Wow, the Librem 14 is more excellent than I thought. Bravo x 2! I told a friend about it, she bought one, she got it about a month ago, and she is very pleased.

Thanks for the detailed info!

Since I’m on a Librem 15v4, my Unembedded Controller is GNOME Clocks. :grinning: I guess I should write a little utility to use the output of upower and pop up a GNOME shell notification saying “Unplug your charger!” One pops up when the battery is low at 10%, but not when it’s high. Maybe someone has already done that…

UPDATE: Someone HAD already done that - with a GNOME extension: Full Battery indicator. I modified extension.js so the notification pops up at 95% instead of 100%.

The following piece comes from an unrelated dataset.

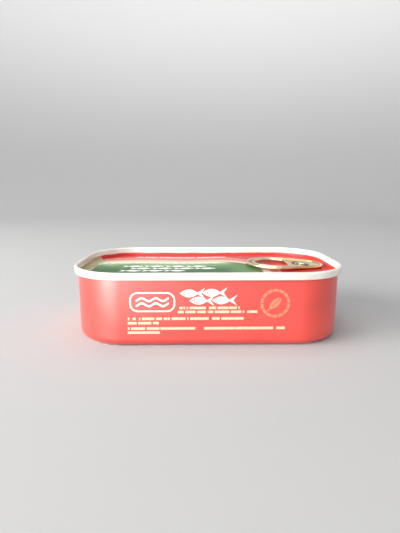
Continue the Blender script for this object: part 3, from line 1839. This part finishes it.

Question for @nicole.faerber: is 95% charge too high for maximum battery life? You mentioned 90%. I guess I need to go look at Li-ion battery life curves.

3 Likes

Battery University’s article on prolonging the life span of Li-ion batteries says:

Most Li-ions charge to 4.20V/cell, and every reduction in peak charge voltage of 0.10V/cell is said to double the cycle life. For example, a lithium-ion cell charged to 4.20V/cell typically delivers 300–500 cycles. If charged to only 4.10V/cell, the life can be prolonged to 600–1,000 cycles; 4.0V/cell should deliver 1,200–2,000 and 3.90V/cell should provide 2,400–4,000 cycles.

I assume this info is for car batteries, because most phone batteries are rated at 3.8V, but the same principal applies that lowering the voltage will dramatically extend the cycle life of the batteries.

Most laptops, tablets and phones used cobalt-lithium-oxide batteries, since they have the highest energy density (by weight and volume), but they also degrade the fastest of the different types of Li-ion.

2 Likes

Thanks @amosbatto, good info. Right now I’m at 77% charge on a Librem 15v4 and the pack voltage is:

$ upower -d | grep voltage
    voltage:             11.76 V
$

Since the battery is a 3-cell pack, 11.76 V/3 = 3.92 V per cell.
It will be interesting to see what the voltages look like as the pack charges and what the peak voltage ends up being.

2k? I’d buy a macbook pro instead

Apple’s Operating Systems Are Malware.
Reasons not to use Apple.

9 Likes

Yes, he rather missed the point.

1 Like

Update to this thread:

I received my confirmation email on 06/10/2021.

I requested a full-refund.

3 Likes

Keep us posted, I’m curious how long the refunds are taking to process. I mentioned in another thread, I received my confirmation on 09/29/2021. I’m electing to receive my device still.

“Hello Arthur,

I have created a ticket for your order to be canceled and refunded.

Please keep in mind that it will take several weeks for the refund
process to be complete.”

Wow.

08/11/2021 - Still no refund received.

Not acceptable considering their purported influx of cash! SMH

I can’t think of any legitimate reason that a refund should take more than 3-5 days. Can anybody provide a non-shady reason for this?